O jornalista tinha 5 anos quando seu pai comprou a Folha, na época um jornal quebrado. Segundo de quatro filhos, não planejava comandar a empresa. Começou a dar expediente lá aos 18 anos, por insistência do pai. Foram nove anos até assumir a direção do jornal, em meio à campanha pela redemocratização do país. Por influência sua, a Folha encampou o movimento pelas diretas — passou a publicar os locais e horários dos comícios que ocorreriam em todo o território nacional, como em uma agenda cultural. Em 1986, dois anos depois de Frias Filho passar a dirigir a publicação, a Folha se tornou o diário de maior circulação do país.

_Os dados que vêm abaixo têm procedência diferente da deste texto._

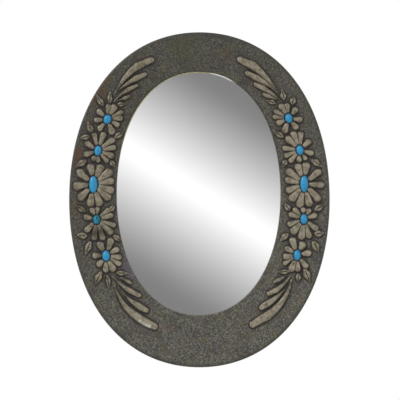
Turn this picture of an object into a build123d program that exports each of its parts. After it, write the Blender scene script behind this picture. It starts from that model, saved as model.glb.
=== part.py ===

O jornalismo idealizado por ele era, como rezava o mantra que criou, “apartidário, plural e crítico”. Frias Filho, no entanto, era o primeiro a reconhecer as limitações desse modelo. No artigo de fevereiro, escreveu que a primeira edição do Manual, cujos “comandos categóricos” classificou como “draconianos”, tinha por objetivo diminuir a incidência de erros, “amainar o efeito dos vieses” e dotar o jornal de instrumentos de autocorreção (foi com ele que a Folha criou a coluna “Erramos” e se tornou o primeiro jornal brasileiro a adotar a figura do ombudsman). Para Frias Filho, o objetivo da empreitada de 1984 foi “realizado apenas em parte”. O jornalismo, no entanto, escreveu, mesmo com suas “severas limitações”, mesmo por vezes sendo “um mal”, segue necessário. Por dois motivos: “municia seus leitores de ferramentas para um exercício mais consciente da cidadania” e “serve como arena de ideias e soluções”. E concluiu: “O livre funcionamento das várias formas de imprensa, mesmo as sectárias e as de má qualidade, corresponde em seu conjunto à respiração mental da sociedade”.
Otavio Frias Filho morreu no último dia 21, aos 61 anos, de um câncer iniciado no pâncreas. Com a mulher, Fernanda Diamant, editora da revista literária Quatro Cinco Um, teve as filhas Miranda, de 8 anos, e Emília, de 1.